It goes from dramatic reasoning to psycho lunacy and only gets better from there. From a man's good intentions of trying to reconcile with his wife to his intent to commit murder, it starts off a tad dreary and goes to hell as things take a turn for the creepy. It's an unpleasant read, but in a good sense.
In the single volume that encompasses it, we get to know enough of the main to feel like he isn't just a cog in the machine to move the plot along. He has depth and his wife is given some padding out, who is simply more than a miffed miss. We know more about how they got there instead of just a disturbing present and unpleasant circumstances and more about the situation at hand, but not everything. Some explanations are left out but if everything was explained it wouldn't be as imaginative, would it? Or it wouldn't be... as thinky as things go.

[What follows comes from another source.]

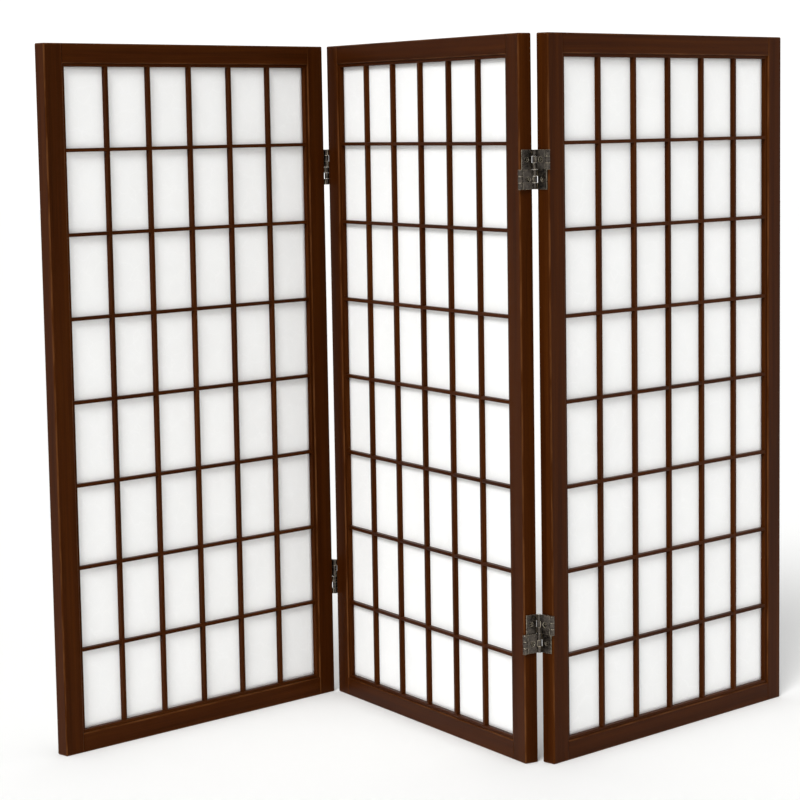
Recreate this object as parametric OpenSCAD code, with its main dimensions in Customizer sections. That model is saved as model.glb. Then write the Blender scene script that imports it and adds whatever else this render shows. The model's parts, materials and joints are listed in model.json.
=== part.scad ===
// Folding room divider screen in millimetres: three lattice panels backed with paper,
// joined at each fold by two two-way hinges. It stands in a zigzag on the floor (z = 0),
// and the middle panel's centre is the origin. The lattice faces -Y.

/* [Panel] */
// Height of each panel
panel_h = 900; // [700:10:1800]
// Width of each panel
panel_w = 470; // [350:5:600]
// Thickness of the stiles and rails, front to back
frame_t = 19; // [16:0.5:30]
// Width of each stile, seen from the front
stile_w = 28; // [22:0.5:45]
// Height of the top and bottom rails
rail_h = 25; // [22:0.5:60]
// Chamfer along the long edges of the stiles and rails
edge_ease = 1.2; // [0.4:0.1:2]

/* [Lattice] */
// Upright bars in each panel
upright_count = 5; // [2:1:8]
// Cross bars in each panel
cross_count = 7; // [2:1:12]
// Width of an upright bar, seen from the front
upright_w = 5; // [4:0.5:8]
// Width of a cross bar, seen from the front
cross_w = 4.5; // [4:0.5:8]
// Depth of a bar, front to back
bar_d = 6.5; // [5:0.5:8]
// Width of the strip that runs round the lattice
strip_w = 4; // [3:0.5:8]
// How far the lattice sits behind the front face of the frame
lattice_set = 2.2; // [1.5:0.1:3]
// Thickness of the paper
paper_t = 0.5; // [0.3:0.1:0.8]

/* [Joinery] */
// Radius of a frame dowel
dowel_r = 3; // [2:0.5:4]
// Length of a frame dowel
dowel_l = 30; // [20:1:40]
// Distance between the two dowels in a corner
dowel_pitch = 12; // [9:1:16]

/* [Hinge] */
// Height of a hinge
hinge_h = 48; // [42:1:72]
// Distance from a panel's end to the middle of the nearer hinge
hinge_inset = 164; // [100:1:250]
// Gap between two stiles when the screen is flat
hinge_gap = 7; // [6.8:0.1:8]
// Thickness of a leaf
leaf_t = 1.5; // [1.2:0.1:1.6]
// Thickness of a link
link_t = 1.4; // [1:0.1:1.6]
// Outer radius of a knuckle
knuckle_r = 3; // [2.6:0.1:3.1]
// Radius of a hinge pin
pin_r = 1.4; // [1:0.1:1.6]
// Distance of the pin axes outside the faces of the frame
axis_out = 1; // [0.6:0.1:1.5]

/* [Screws] */
// Radius of a screw's shank
screw_r = 1.25; // [1:0.05:1.4]
// Radius of a screw's countersunk head
screw_head_r = 2.8; // [2.2:0.1:3]
// Length of a screw under its head
screw_l = 13; // [8:1:16]
// Radius of the access hole over each screw in a link
access_r = 3.5; // [3.2:0.1:3.6]
// Width of the cross recess in a screw head
recess_w = 0.7; // [0.5:0.1:0.9]

/* [Fits] */
// Radial clearance of a leaf's knuckles on a pin
bore_clear = 0.05; // [0.02:0.01:0.1]
// Gap between neighbouring knuckles along a pin
knuckle_play = 0.2; // [0.1:0.05:0.4]
// Gap between a plate and the knuckles of another piece
cut_clear = 0.4; // [0.3:0.05:0.6]

/* [Pose] */
// Angle that each outer panel is folded from flat
fold = 104; // [0:1:170]

/* [Hidden] */
$fn = 48;
pitch = panel_w + hinge_gap;
axis_y = frame_t / 2 + axis_out;
front_y = -frame_t / 2;
lattice_front = front_y + lattice_set;
lattice_rear = lattice_front + bar_d;
open_w = panel_w - 2 * stile_w;
open_h = panel_h - 2 * rail_h;
grid_w = open_w - 2 * strip_w;
grid_h = open_h - 2 * strip_w;
grid_base = rail_h + strip_w;
upright_step = (grid_w + upright_w) / (upright_count + 1);
cross_step = (grid_h + cross_w) / (cross_count + 1);
half_h = hinge_h / 2;
knuckle_l = half_h / 3;
screw_rise = half_h / 2;
cut_r = knuckle_r + cut_clear;
eps = 0.01;

// Each panel's name and its side of the middle panel
PANELS = [["left_panel", -1], ["middle_panel", 0], ["right_panel", 1]];
// Each hinge's name, its side of the middle panel and the height of its middle
HINGES = [
    ["left_top_hinge", -1, panel_h - hinge_inset],
    ["left_bottom_hinge", -1, hinge_inset],
    ["right_top_hinge", 1, panel_h - hinge_inset],
    ["right_bottom_hinge", 1, hinge_inset]
];
PANEL_PIECES = [
    "left_stile", "right_stile", "top_rail", "bottom_rail", "dowels",
    "lattice_frame", "upright_bars", "cross_bars", "paper"
];
HINGE_PIECES = [
    "inner_leaf", "outer_leaf", "upper_link", "lower_link",
    "upper_link_pins", "lower_link_pins", "inner_screws", "outer_screws"
];

wood = "#3b1f0b";
bar_wood = "#4a2a14";
paper_white = "#efece6";
hinge_metal = "#4a4138";
screw_metal = "#3a332c";

// ---- Places ----

// Puts a panel's pieces where the fold holds them
module on_panel(side) {
    rotate([0, 0, -fold / 2])
        translate([side * pitch / 2, side * axis_y, 0])
            rotate([0, 0, abs(side) * fold])
                translate([side * pitch / 2, -side * axis_y, 0])
                    children();
}

// Puts a hinge's pieces at a fold, with the middle panel on their -X side.
// A piece that swings is turned with the outer panel.
module on_hinge(hinge, swings) {
    rotate([0, 0, (hinge[1] < 0 ? 180 : 0) - fold / 2])
        translate([pitch / 2, axis_y, hinge[2]])
            rotate([0, 0, swings ? fold : 0])
                translate([0, -axis_y, 0])
                    children();
}

module both_ends() {
    children();
    rotate([180, 0, 0])
        children();
}

// ---- Panel ----

// A w by t rectangle, centred, with its corners eased
module eased(w, t) {
    x = w / 2;
    y = t / 2;
    polygon([
        [-x + edge_ease, -y], [x - edge_ease, -y], [x, -y + edge_ease], [x, y - edge_ease],
        [x - edge_ease, y], [-x + edge_ease, y], [-x, y - edge_ease], [-x, -y + edge_ease]
    ]);
}

// One dowel, lying along X through the joint at each corner of the frame
module at_dowels() {
    for (x = [-1, 1], z = [rail_h / 2, panel_h - rail_h / 2], dz = [-1, 1])
        translate([x * open_w / 2, 0, z + dz * dowel_pitch / 2])
            rotate([0, 90, 0])
                children();
}

module dowel() {
    cylinder(r = dowel_r, h = dowel_l, center = true);
}

// A stile on the -X (end = -1) or +X (end = 1) side, drilled for hinge screws if hinged
module stile(end, hinged) {
    color(wood)
        difference() {
            translate([end * (panel_w - stile_w) / 2, 0, 0])
                linear_extrude(panel_h)
                    eased(stile_w, frame_t);
            at_dowels()
                dowel();
            if (hinged)
                for (z = [hinge_inset, panel_h - hinge_inset], dz = [-1, 1])
                    translate([end * (panel_w / 2 + eps), 0, z + dz * screw_rise])
                        rotate([0, -end * 90, 0])
                            cylinder(r = screw_r, h = screw_l + eps);
        }
}

module rail(z) {
    color(wood)
        difference() {
            translate([0, 0, z])
                rotate([90, 0, 90])
                    linear_extrude(open_w, center = true)
                        eased(frame_t, rail_h);
            at_dowels()
                dowel();
        }
}

module dowels() {
    color(bar_wood)
        at_dowels()
            dowel();
}

module lattice_frame() {
    color(bar_wood)
        translate([0, lattice_rear, panel_h / 2])
            rotate([90, 0, 0])
                linear_extrude(bar_d)
                    difference() {
                        square([open_w, open_h], center = true);
                        square([grid_w, grid_h], center = true);
                    }
}

function upright_x(i) = -grid_w / 2 - upright_w / 2 + i * upright_step;
function cross_z(i) = grid_base - cross_w / 2 + i * cross_step;

// Upright bars, halved at the back where the cross bars pass
module upright_bars() {
    color(bar_wood)
        difference() {
            for (i = [1:upright_count])
                translate([upright_x(i) - upright_w / 2, lattice_front, grid_base])
                    cube([upright_w, bar_d, grid_h]);
            for (i = [1:cross_count])
                translate([-grid_w / 2, lattice_front + bar_d / 2, cross_z(i) - cross_w / 2])
                    cube([grid_w, bar_d, cross_w]);
        }
}

// Cross bars, halved at the front where the upright bars pass
module cross_bars() {
    color(bar_wood)
        difference() {
            for (i = [1:cross_count])
                translate([-grid_w / 2, lattice_front, cross_z(i) - cross_w / 2])
                    cube([grid_w, bar_d, cross_w]);
            for (i = [1:upright_count])
                translate([upright_x(i) - upright_w / 2, lattice_front - bar_d / 2, grid_base])
                    cube([upright_w, bar_d, grid_h]);
        }
}

module paper() {
    color(paper_white)
        translate([-open_w / 2, lattice_rear, rail_h])
            cube([open_w, paper_t, open_h]);
}

// ---- Hinge ----
// Drawn flat: the middle panel is at -X, the outer panel at +X and z = 0 is the middle.

// The bands of a half hinge along its pins: 0 and 2 are the leaf's, 1 is the link's
function band_low(i) = i * knuckle_l + knuckle_play / 2;
function band_l(i) = knuckle_l - (i == 2 ? knuckle_play / 2 : knuckle_play);

module pin_bore(y, r) {
    translate([0, y, -hinge_h])
        cylinder(r = r, h = 2 * hinge_h);
}

// The countersunk head and shank of a screw that enters a leaf towards -X
module screw_form() {
    rotate([0, -90, 0]) {
        cylinder(r1 = screw_head_r, r2 = screw_r, h = leaf_t);
        cylinder(r = screw_r, h = leaf_t + screw_l);
    }
}

module at_screws() {
    for (end = [-1, 1])
        translate([-hinge_gap / 2 + leaf_t, 0, end * screw_rise])
            children();
}

// Upper half of the leaf on the -X side, with its knuckles on the rear axis
module half_leaf() {
    plate_y = axis_y - cut_r;
    translate([-hinge_gap / 2, -plate_y, 0])
        cube([leaf_t, 2 * plate_y, half_h]);
    for (i = [0, 2])
        translate([0, 0, band_low(i)]) {
            translate([-hinge_gap / 2, plate_y - eps, 0])
                cube([leaf_t, cut_r + eps, band_l(i)]);
            translate([0, axis_y, 0])
                cylinder(r = knuckle_r, h = band_l(i));
        }
}

module leaf() {
    color(hinge_metal)
        difference() {
            both_ends()
                half_leaf();
            for (y = [-axis_y, axis_y])
                pin_bore(y, pin_r + bore_clear);
            at_screws()
                screw_form();
        }
}

// The link of the upper half, from the rear axis of the -X leaf to the front axis of the other
module link() {
    plate_y = axis_y - cut_r;
    color(hinge_metal)
        difference() {
            union() {
                translate([-link_t / 2, -plate_y, knuckle_play / 2])
                    cube([link_t, 2 * plate_y, half_h - knuckle_play]);
                translate([-link_t / 2, -axis_y, band_low(1)])
                    cube([link_t, 2 * axis_y, band_l(1)]);
                for (y = [-axis_y, axis_y])
                    translate([0, y, band_low(1)])
                        cylinder(r = knuckle_r, h = band_l(1));
            }
            for (y = [-axis_y, axis_y])
                pin_bore(y, pin_r);
            translate([0, 0, screw_rise])
                rotate([0, 90, 0])
                    cylinder(r = access_r, h = hinge_gap, center = true);
        }
}

module pin(y, low, l) {
    translate([0, y, low])
        cylinder(r = pin_r, h = l);
}

// The pins of a link: one in the middle panel's leaf, one in the outer panel's leaf.
// A short outer pin stays inside the link's own knuckle.
module link_pins(short_outer) {
    low = knuckle_play / 2;
    color(screw_metal) {
        pin(axis_y, low, half_h - low);
        if (short_outer)
            pin(-axis_y, band_low(1), band_l(1));
        else
            pin(-axis_y, low, half_h - low);
    }
}

module screws() {
    recess = [leaf_t, recess_w, screw_head_r];
    color(screw_metal)
        at_screws()
            difference() {
                screw_form();
                for (turn = [0, 90])
                    rotate([turn, 0, 0])
                        cube(recess, center = true);
            }
}

// ---- Pieces ----

module panel_piece(panel, piece) {
    side = panel[1];
    on_panel(side) {
        if (piece == "left_stile")
            stile(-1, side > -1);
        if (piece == "right_stile")
            stile(1, side < 1);
        if (piece == "top_rail")
            rail(panel_h - rail_h / 2);
        if (piece == "bottom_rail")
            rail(rail_h / 2);
        if (piece == "dowels")
            dowels();
        if (piece == "lattice_frame")
            lattice_frame();
        if (piece == "upright_bars")
            upright_bars();
        if (piece == "cross_bars")
            cross_bars();
        if (piece == "paper")
            paper();
    }
}

module hinge_piece(hinge, piece) {
    if (piece == "inner_leaf")
        on_hinge(hinge, false)
            leaf();
    if (piece == "outer_leaf")
        on_hinge(hinge, true)
            rotate([0, 0, 180])
                leaf();
    if (piece == "upper_link")
        on_hinge(hinge, true)
            link();
    if (piece == "lower_link")
        on_hinge(hinge, false)
            rotate([180, 0, 0])
                link();
    if (piece == "upper_link_pins")
        on_hinge(hinge, true)
            link_pins(false);
    if (piece == "lower_link_pins")
        on_hinge(hinge, false)
            rotate([180, 0, 0])
                link_pins(true);
    if (piece == "inner_screws")
        on_hinge(hinge, false)
            screws();
    if (piece == "outer_screws")
        on_hinge(hinge, true)
            rotate([0, 0, 180])
                screws();
}

for (p = PANELS, piece = PANEL_PIECES)
    panel_piece(p, piece);

for (h = HINGES, piece = HINGE_PIECES)
    hinge_piece(h, piece);
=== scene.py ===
"""Folding room divider screen: three stained-wood lattice panels backed with paper,
joined by two-way hinges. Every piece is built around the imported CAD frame, in metres."""

import json
import math

import bmesh
import bpy
from mathutils import Matrix, Vector, noise

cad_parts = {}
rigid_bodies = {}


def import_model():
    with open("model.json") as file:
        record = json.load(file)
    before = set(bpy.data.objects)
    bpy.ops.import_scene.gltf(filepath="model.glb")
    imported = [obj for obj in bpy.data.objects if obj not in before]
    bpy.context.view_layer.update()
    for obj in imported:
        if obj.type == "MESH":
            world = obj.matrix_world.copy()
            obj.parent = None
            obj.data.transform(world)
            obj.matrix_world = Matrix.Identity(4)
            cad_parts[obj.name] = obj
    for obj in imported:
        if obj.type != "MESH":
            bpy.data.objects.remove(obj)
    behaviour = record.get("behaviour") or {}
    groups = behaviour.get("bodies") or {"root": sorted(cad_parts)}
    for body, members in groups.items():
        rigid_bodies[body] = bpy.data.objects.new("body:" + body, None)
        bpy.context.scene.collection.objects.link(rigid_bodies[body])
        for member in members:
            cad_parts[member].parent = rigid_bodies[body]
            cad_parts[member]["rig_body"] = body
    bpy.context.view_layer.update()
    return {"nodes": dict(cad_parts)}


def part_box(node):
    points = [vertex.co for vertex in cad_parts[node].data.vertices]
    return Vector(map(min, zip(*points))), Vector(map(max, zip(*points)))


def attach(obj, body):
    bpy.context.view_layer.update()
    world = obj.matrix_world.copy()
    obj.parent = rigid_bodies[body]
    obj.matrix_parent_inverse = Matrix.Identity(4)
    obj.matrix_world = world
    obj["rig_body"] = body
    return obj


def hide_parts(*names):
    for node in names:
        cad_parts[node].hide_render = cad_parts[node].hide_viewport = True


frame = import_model()

MM = 0.001

PANELS = ("left_panel", "middle_panel", "right_panel")
HINGES = ("left_top_hinge", "left_bottom_hinge", "right_top_hinge", "right_bottom_hinge")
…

But you know: past, check. Present events go along in a grim and what I think is a realistic and stylish art style. It feels sketchy at times but in a way that benefits the tone. It lends itself to the creepiness and with excellent use of shadows makes the suspense and chills all the greater. It's unpleasantly pleasant to the eye without resorting to absolute gore and blood to make a point. Features great character design in terms of the main, the cave dweller and the boy.
At the end of the tale, I felt satisfied. It reached an end that I liked and the journey through was more than just creepy. It's a fast read and works well as a single volume work. High marks for the main, as it's about him first and foremost; liked the art even if it did become a bit crazy at times but high marks for the main. Again. And I just felt satisfied for the most part on the story.